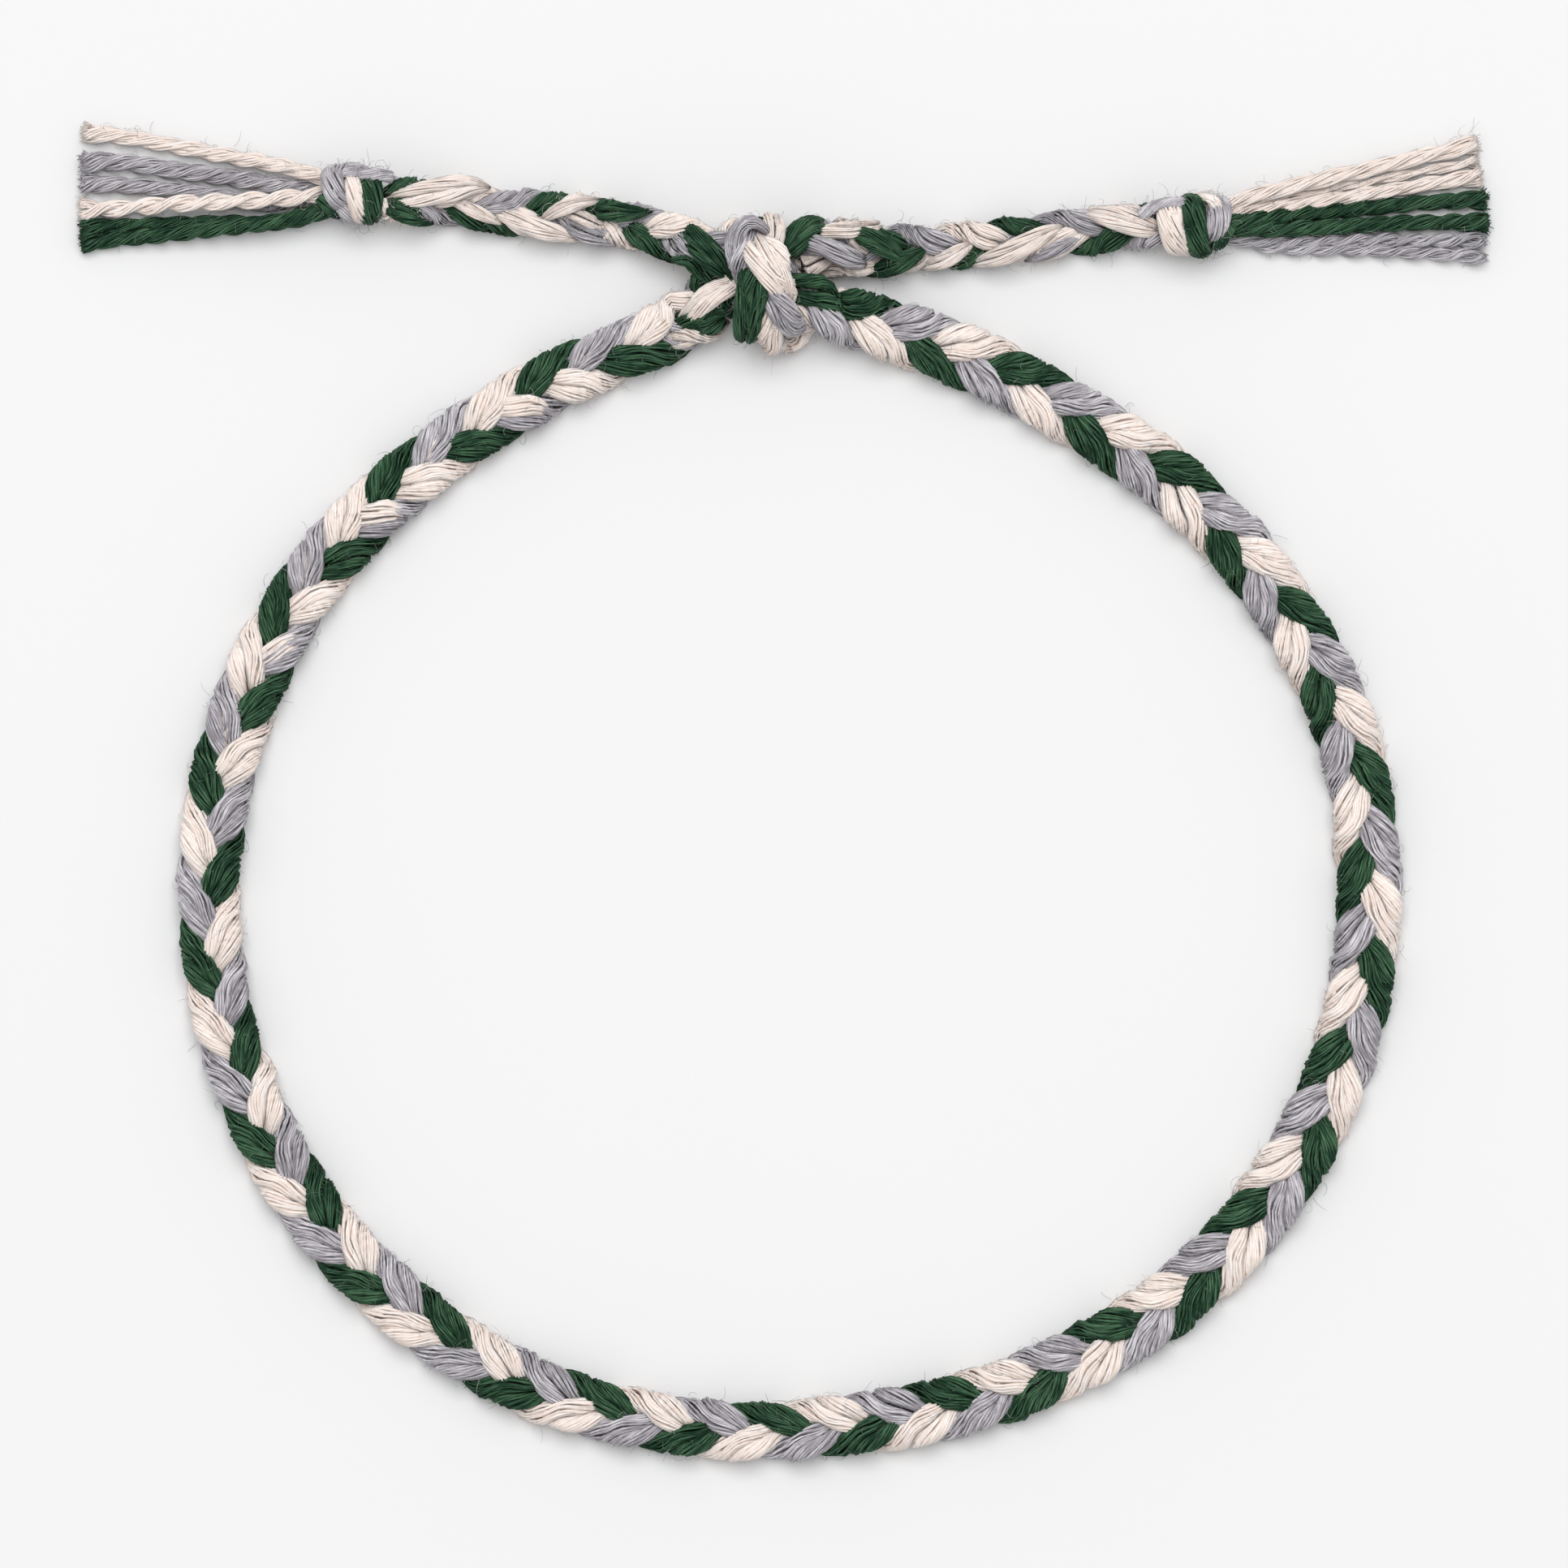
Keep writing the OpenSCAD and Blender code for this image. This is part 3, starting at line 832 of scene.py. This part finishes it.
fuzzColours = {
    "green": {"light": (0.42, 0.55, 0.46, 1), "dark": (0.16, 0.27, 0.19, 1)},
    "grey": {"light": (0.85, 0.84, 0.88, 1), "dark": (0.52, 0.51, 0.54, 1)},
    "ecru": {"light": (1.0, 0.96, 0.93, 1), "dark": (0.80, 0.75, 0.71, 1)},
}

# What all cottons share. Plies cross a yarn at a slant, fibres lie along it, and patches pass over many yarns. Ply
# crests get a painted highlight, and the grooves between plies and the inward sides of yarns get painted shade
weave = {
    "plyTurns": 12.566,
    "plySlant": 3.4,
    "plyShare": 0.5,
    "fibreStretch": (7.0, 0.8, 1.0),
    "fibreGrain": {"Scale": 2.2, "Detail": 4.0, "Roughness": 0.7},
    "fibreShare": 2.2,
    "patchGrain": {"Scale": 600.0, "Detail": 3.0},
    "patchShare": 1.2,
    "toneShare": 0.22,
    "shade": 0.95,
    "grooveShadePower": 3,
    "grooveShadeShare": 0.45,
    "cleftShadeStart": 0.78,
    "cleftShadeShare": 2.2,
    "fibreHeight": 0.5,
    "plyHeight": 0.7,
    "bump": {"Strength": 0.7, "Distance": 0.00008},
    "roughness": 0.55,
    "fibreRoughness": 0.3,
    "sheenRoughness": 0.5,
}


# depth is how strongly the painted shade between yarns shows
def cotton(name, look, depth=1.0):
    w = weave
    s = Shader(name)
    uv = s.node("ShaderNodeUVMap", {"uv_map": "threadUv"})
    x = s.node("ShaderNodeSeparateXYZ", {}, {"Vector": uv}, 0)
    y = s.node("ShaderNodeSeparateXYZ", {}, {"Vector": uv}, 1)
    slant = x * w["plyTurns"] + y * w["plySlant"]
    plies = s.node("ShaderNodeMath", {"operation": "SINE"}, {0: slant}) * 0.5 + 0.5
    stretched = s.node("ShaderNodeMapping", {}, {"Vector": uv, "Scale": w["fibreStretch"]})
    fibres = s.node("ShaderNodeTexNoise", {"noise_dimensions": "2D"}, {"Vector": stretched, **w["fibreGrain"]})
    place = s.node("ShaderNodeTexCoord", {}, {}, 3)
    patches = s.node("ShaderNodeTexNoise", {}, {"Vector": place, **w["patchGrain"]})
    tone = s.node("ShaderNodeAttribute", {"attribute_name": "plyTone"}, {}, 2)
    outOfShade = s.node("ShaderNodeAttribute", {"attribute_name": "plyOutOfShade"}, {}, 2)
    light = fibres * w["fibreShare"] - w["shade"] + tone * w["toneShare"]
    # plies paints a highlight on the crest of each ply; patches are the cotton's own uneven tone
    light = light + (patches - 0.5) * w["patchShare"] + plies * w["plyShare"]
    lit = s.mix(s.clamp(light), look["dark"], look["light"])
    # Painted shade in the grooves between plies and on the inward sides of yarns
    grooveShade = (1 - plies) ** w["grooveShadePower"] * w["grooveShadeShare"]
    paintedShadeAmount = s.clamp(((w["cleftShadeStart"] - outOfShade) * w["cleftShadeShare"] + grooveShade) * depth)
    height = fibres * w["fibreHeight"] + plies * w["plyHeight"]
    return s.finish(
        # The lit colour, with painted shade mixed in at the clefts and grooves
        Base_Color=s.mix(paintedShadeAmount, lit, look["paintedShadeColour"]),
        Roughness=w["roughness"] + fibres * w["fibreRoughness"],
        Normal=s.node("ShaderNodeBump", {}, {"Height": height, **w["bump"]}),
        Specular_IOR_Level=look["shine"],
        Sheen_Weight=look["sheen"],
        Sheen_Roughness=w["sheenRoughness"],
    )


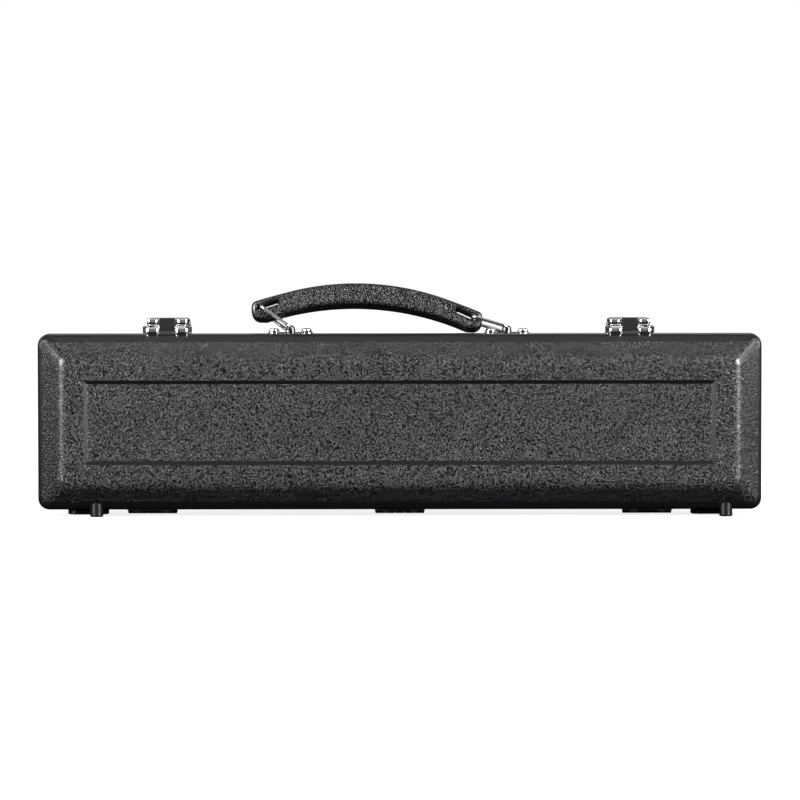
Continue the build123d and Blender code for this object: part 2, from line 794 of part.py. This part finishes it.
with BuildPart() as tray_lining:
    add(tapered_block(BASE, wall + tray_gap))
    add(slab(tray_top, tray_top + lining_thickness, bottom_z, top_z), mode=Mode.INTERSECT)
    add(grown_troughs)
    add(troughs(0), mode=Mode.SUBTRACT)
save(tray_lining, "tray_lining")

with BuildPart() as lid_pad:
    add(tapered_block(LID, wall + tray_gap))
    add(slab(-pad_back, -pad_face, bottom_z, top_z), mode=Mode.INTERSECT)
save(lid_pad, "lid_pad")
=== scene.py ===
"""A black moulded case for a flute, with chrome latches, a bow handle on rings and a plush-lined inside."""
import math

import bmesh
import bpy
from mathutils import Matrix, Vector


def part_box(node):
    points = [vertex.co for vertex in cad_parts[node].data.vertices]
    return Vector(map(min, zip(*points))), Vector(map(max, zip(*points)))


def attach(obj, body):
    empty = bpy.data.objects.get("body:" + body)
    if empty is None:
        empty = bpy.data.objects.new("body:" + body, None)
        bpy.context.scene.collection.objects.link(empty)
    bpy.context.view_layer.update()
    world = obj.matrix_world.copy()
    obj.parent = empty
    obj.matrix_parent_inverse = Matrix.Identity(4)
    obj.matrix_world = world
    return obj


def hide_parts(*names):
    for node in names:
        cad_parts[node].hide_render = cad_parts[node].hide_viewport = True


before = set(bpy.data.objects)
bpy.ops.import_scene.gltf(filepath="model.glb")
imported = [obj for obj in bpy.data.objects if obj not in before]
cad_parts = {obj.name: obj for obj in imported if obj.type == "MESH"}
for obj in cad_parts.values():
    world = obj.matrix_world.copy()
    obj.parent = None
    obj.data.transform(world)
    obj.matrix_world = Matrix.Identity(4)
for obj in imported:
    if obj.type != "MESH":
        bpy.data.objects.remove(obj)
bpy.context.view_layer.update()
MM = 0.001
SCENE = bpy.context.scene


# ---------------------------------------------------------------- node helpers
class Nodes:
    """A short way to write node trees: values and sockets go in, a socket comes out."""

    def __init__(self, tree):
        self.tree = tree
        tree.nodes.clear()

    def add(self, kind, inputs=None, **settings):
        node = self.tree.nodes.new(kind)
        for key, value in settings.items():
            setattr(node, key, value)
        for key, value in (inputs or {}).items():
            self.put(node.inputs[key], value)
        return node

    def put(self, socket, value):
        if isinstance(value, bpy.types.NodeSocket):
            self.tree.links.new(value, socket)
        else:
            socket.default_value = value

    def math(self, operation, a, b=0.0):
        return self.add("ShaderNodeMath", {0: a, 1: b}, operation=operation).outputs[0]

    def away_from(self, value, middle, reach):
        """How far a value lies beyond middle +- reach: negative inside."""
        offset = self.math("ABSOLUTE", self.math("SUBTRACT", value, middle))
        return self.math("SUBTRACT", offset, reach)

    def step(self, value, low, high, to_low=0.0, to_high=1.0):
        node = self.add("ShaderNodeMapRange", {"Value": value, "From Min": low, "From Max": high,
                        "To Min": to_low, "To Max": to_high}, interpolation_type="SMOOTHSTEP")
        return node.outputs["Result"]

    def noise(self, vector, scale, detail=2.0, roughness=0.5, distortion=0.0):
        node = self.add("ShaderNodeTexNoise", {"Vector": vector, "Scale": scale, "Detail": detail,
                        "Roughness": roughness, "Distortion": distortion})
        return node.outputs["Fac"]

    def mix(self, factor, a, b):
        node = self.add("ShaderNodeMix", data_type="RGBA")
        self.put(node.inputs[0], factor)
        self.put(node.inputs[6], a)
        self.put(node.inputs[7], b)
        return node.outputs[2]

    def bump(self, height, distance):
        inputs = {"Height": height, "Distance": distance, "Strength": 1.0}
        return self.add("ShaderNodeBump", inputs).outputs["Normal"]

    def place(self):
        """Object coordinates in metres, their X, Y and Z, and the X, Y and Z of the surface's normal."""
        coordinates = self.add("ShaderNodeTexCoord")
        split = self.add("ShaderNodeSeparateXYZ", {0: coordinates.outputs["Object"]})
        facing = self.add("ShaderNodeSeparateXYZ", {0: coordinates.outputs["Normal"]})
        return coordinates.outputs["Object"], list(split.outputs), list(facing.outputs)


def material(name):
    """A new material with a Principled shader: the material, its nodes and the shader."""
    made = bpy.data.materials.new(name)
    made.use_nodes = True
    nodes = Nodes(made.node_tree)
    shader = nodes.add("ShaderNodeBsdfPrincipled")
    nodes.add("ShaderNodeOutputMaterial", {"Surface": shader.outputs[0]})
    return made, nodes, shader


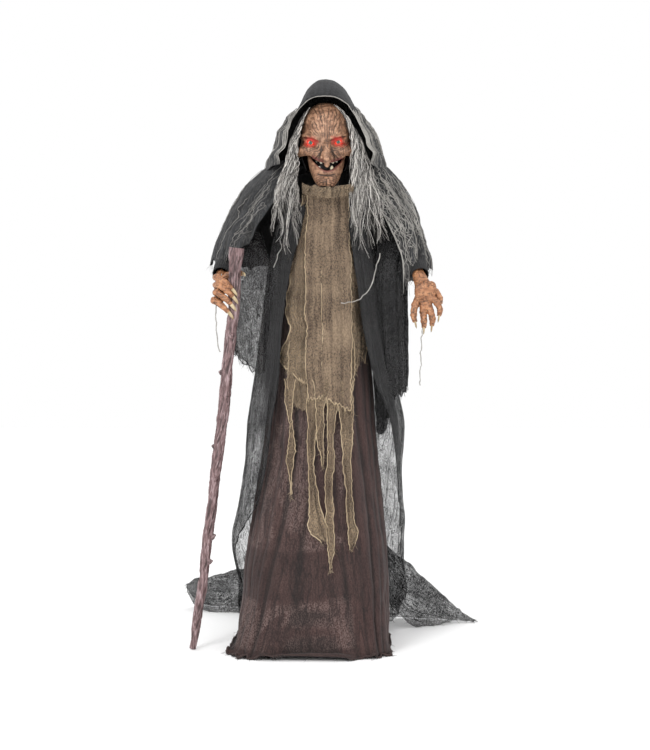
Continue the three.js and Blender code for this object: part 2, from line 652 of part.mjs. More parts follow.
function leftArm() {
  const wrist = V(356, -140, 1408);
  add('arm_tube_left', armTube(LEFT_SHOULDER_X, 1, [V(268, -12, 1645), V(310, 22, 1560),
    V(334, 24, 1520), V(350, -50, 1465), wrist, V(357, -158, 1397)]), steel);
  add('shoulder_knob_left', shoulderKnob(LEFT_SHOULDER_X, 1), blackPlastic);
  add('cuff_left', cuff(V(352, -84, 1444), V(355, -132, 1413)), blackPlastic);
  const palm = V(380, -196, 1322);
  const wristBall = rod([V(358, -166, 1390), palm], [20, 30], 12);
  const fingers = [
    digit([V(364, -198, 1318), V(346, -212, 1285), V(341, -222, 1246), V(349, -216, 1206)], [14, 12, 10, 2.5]),
    digit([V(374, -200, 1290), V(376, -212, 1262), V(379, -222, 1228), V(377, -212, 1184)], [13, 12, 10, 2.5]),
    digit([V(392, -200, 1292), V(400, -214, 1264), V(408, -224, 1234), V(402, -214, 1192)], [13, 12, 10, 2.5]),
    digit([V(404, -198, 1312), V(422, -208, 1296), V(434, -216, 1268), V(428, -208, 1230)], [12, 11, 9, 2.5]),
    digit([V(396, -180, 1330), V(416, -176, 1318), V(428, -180, 1294), V(424, -186, 1264)], [12, 11, 9, 2.5]),
  ];
  const hand = join(ball(palm, 30, 18, 46, 8), wristBall, ...fingers);
  const clear = rod([V(355, -130, 1416), wrist, V(358, -170, 1388)], 12.5, 12);
  add('hand_left', cut(hand, clear), handSkin);
  add('sleeve_left', sleeve([[-5, 342, 1548, 296, 1150, 36, 14], [-50, 350, 1514, 300, 1050, 38, 14],
    [-90, 353, 1490, 306, 970, 40, 14], [-125, 355, 1468, 312, 951, 44, 12],
    [-150, 357, 1452, 318, 975, 46, 12]]), cloakCloth);
}

// ---------- costume ----------
// Each row: height, centre x, centre y, half width, half depth.
const ROBE = [
  [0, -33, -54, 309, 334], [183, -29, -50, 276, 300], [468, -16, -45, 248, 262], [806, -7, -40, 210, 218],
  [1188, 0, -44, 174, 175], [1400, 2, -55, 164, 152], [1540, 6, -60, 150, 122], [1640, 10, -62, 122, 98],
];

function robe() {
  const grid = ROBE.map((row) => ellipse([Math.max(row[0], CLOTH / 2), ...row.slice(1)], 20));
  const shell = thickSheet(grid, CLOTH, true);
  const floor = box(-500, 500, -500, 500, -20, 0);
  add('robe', cut(shell, floor), robeCloth);
}

function frontOfRobe(x, z, away) {
  const cx = between(ROBE, z, 1);
  const cy = between(ROBE, z, 2);
  const a = between(ROBE, z, 3) + away;
  const b = between(ROBE, z, 4) + away;
  return cy - b * Math.sqrt(Math.max(1 - ((x - cx) / a) ** 2, 0.05));
}

function gauzeApron() {
  const outline = [[1690, -52, 84], [1600, -74, 108], [1500, -100, 128], [1350, -128, 148], [1188, -140, 156],
    [1050, -132, 150], [940, -120, 128], [800, -95, 92], [640, -62, 66], [460, -40, 48], [277, -28, 34]];
  const grid = outline.map(([z, x0, x1]) => Array.from({ length: 9 }, (_, j) => {
    const x = lerp(x0, x1, j / 8);
    return V(x, Math.min(frontOfRobe(x, Math.min(z, 1640), 9), -160), z);
  }));
  add('gauze_apron', thickSheet(grid, CLOTH), gauzeCloth);
}

function cloak() {
  const rows = [
    [1640, 10, -58, 150, 118], [1540, 6, -54, 172, 142], [1400, 4, -50, 190, 172], [1188, 2, -44, 198, 196],
    [1000, 0, -40, 202, 218], [890, -5, -38, 232, 232], [468, -12, -42, 290, 280], [70, -14, -50, 332, 340],
  ];
  const grid = rows.map((row) => ellipse(row, 15, rad(-118), rad(118)));
  add('cloak', thickSheet(grid, CLOTH), cloakCloth);
}

// A fold of cloak cloth that lies on the floor.
function tail(name, path, widths, heights) {
  const points = smooth(path, 10);
  const rings = points.map((p, i) => {
    const k = i / 10 * (widths.length - 1);
    const w = between(widths.map((v, n) => [n, v]), k, 1);
    const h = between(heights.map((v, n) => [n, v]), k, 1);
    const ahead = points[Math.min(i + 1, 10)].clone().sub(points[Math.max(i - 1, 0)]).setZ(0).normalize();
    const side = V(-ahead.y, ahead.x, 0);
    const corners = [[-1, 0], [-0.5, 0], [0, 0], [0.5, 0], [1, 0], [0.9, 0.35], [0.5, 0.9], [0, 1], [-0.5, 0.9], [-0.9, 0.35]];
    return corners.map(([u, v]) => V(p.x + side.x * u * w, p.y + side.y * u * w, v * h));
  });
  add(name, loft(rings), cloakCloth);
}

function tails() {
  tail('cloak_tail_left', [V(352, 60, 0), V(430, 110, 0), V(530, 170, 0), V(612, 215, 0)], [52, 66, 44, 8], [62, 34, 22, 6]);
  tail('cloak_tail_right', [V(-372, 150, 0), V(-430, 250, 0), V(-500, 380, 0), V(-585, 520, 0)], [60, 80, 70, 10], [85, 70, 60, 8]);
}

function capelet() {
  // Height, centre x, centre y, half width, half depth, half angle left open at the front.
  const rows = [
    [1812, 20, -10, 176, 136, 44], [1790, 18, -12, 226, 150, 40], [1721, 10, -14, 298, 176, 36],
    [1640, 8, -16, 346, 192, 38], [1566, 4, -20, 372, 204, 40], [1500, 0, -24, 396, 212, 44], [1442, -3, -26, 410, 218, 50],
  ];
  const grid = rows.map(([z, cx, cy, a, b, open]) => {
    const ring = ellipse([z, cx, cy, a, b], 17, rad(open - 180), rad(180 - open));
    // The front edges are cut higher than the sides, where the wrists come out.
    const low = Math.max((1566 - z) / 124, 0);
    return ring.map((p) => {
      const forward = THREE.MathUtils.smoothstep(cy - p.y, -0.1 * b, 0.6 * b);
      return p.add(V(0, 0, 90 * low * forward));
    });
  });
  add('capelet', thickSheet(grid, CLOTH), hoodCloth);
}

add('base_hub', baseHub(), steel);
legsAndFeet();
poles();
add('shoulder_bar', shoulderBar(), steel);
add('chest_hoop', chestHoop(), zinc);
controls();
neckDrive();
head();
jaw();
hood();
hair();
cane();
rightArm();
leftArm();
robe();
gauzeApron();
cloak();
tails();
capelet();

export default part;
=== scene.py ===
import math

import bpy
import numpy as np
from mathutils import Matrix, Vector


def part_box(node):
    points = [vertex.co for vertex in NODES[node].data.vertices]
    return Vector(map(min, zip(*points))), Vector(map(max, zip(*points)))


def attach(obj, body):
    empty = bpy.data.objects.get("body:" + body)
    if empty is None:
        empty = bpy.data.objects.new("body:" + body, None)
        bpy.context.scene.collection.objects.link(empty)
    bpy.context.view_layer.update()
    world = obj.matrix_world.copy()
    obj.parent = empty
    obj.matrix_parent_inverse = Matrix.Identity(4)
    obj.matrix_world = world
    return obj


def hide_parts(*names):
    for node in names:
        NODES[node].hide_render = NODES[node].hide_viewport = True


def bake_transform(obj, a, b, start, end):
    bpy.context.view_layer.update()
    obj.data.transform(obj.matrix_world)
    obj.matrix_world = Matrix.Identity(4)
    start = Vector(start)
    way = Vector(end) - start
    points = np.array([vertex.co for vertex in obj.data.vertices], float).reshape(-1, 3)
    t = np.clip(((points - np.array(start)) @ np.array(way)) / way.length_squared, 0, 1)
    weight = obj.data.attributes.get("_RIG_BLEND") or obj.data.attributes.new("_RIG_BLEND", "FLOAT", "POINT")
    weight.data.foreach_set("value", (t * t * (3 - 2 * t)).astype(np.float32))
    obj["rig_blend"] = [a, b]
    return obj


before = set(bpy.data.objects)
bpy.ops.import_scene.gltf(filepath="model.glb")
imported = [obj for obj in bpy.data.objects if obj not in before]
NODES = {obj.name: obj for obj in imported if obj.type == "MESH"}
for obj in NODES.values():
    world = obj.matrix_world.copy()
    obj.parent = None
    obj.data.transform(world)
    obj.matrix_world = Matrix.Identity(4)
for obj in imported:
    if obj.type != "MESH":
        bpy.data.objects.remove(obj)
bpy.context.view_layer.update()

# Standing animated witch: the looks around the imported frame. Shapes are worked out in
# millimetres in the shared frame and scaled to metres where each mesh is made. Front is -Y.
MM = 0.001
CAMERA_AT = (0.012, -5.5, 1.30)
CAMERA_TILT = 87.02
CAMERA_LENS = 68.8
SENSOR = 36
# Points inside the costume and inside the hood and capelet.
COSTUME_MIDDLE = (10, -50, 900)
HOOD_MIDDLE = (10, -50, 1700)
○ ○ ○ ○
Written problem
Extract every line above that contains the word "vertices".

The reply
    points = [vertex.co for vertex in cad_parts[node].data.vertices]
    points = [vertex.co for vertex in NODES[node].data.vertices]
    points = np.array([vertex.co for vertex in obj.data.vertices], float).reshape(-1, 3)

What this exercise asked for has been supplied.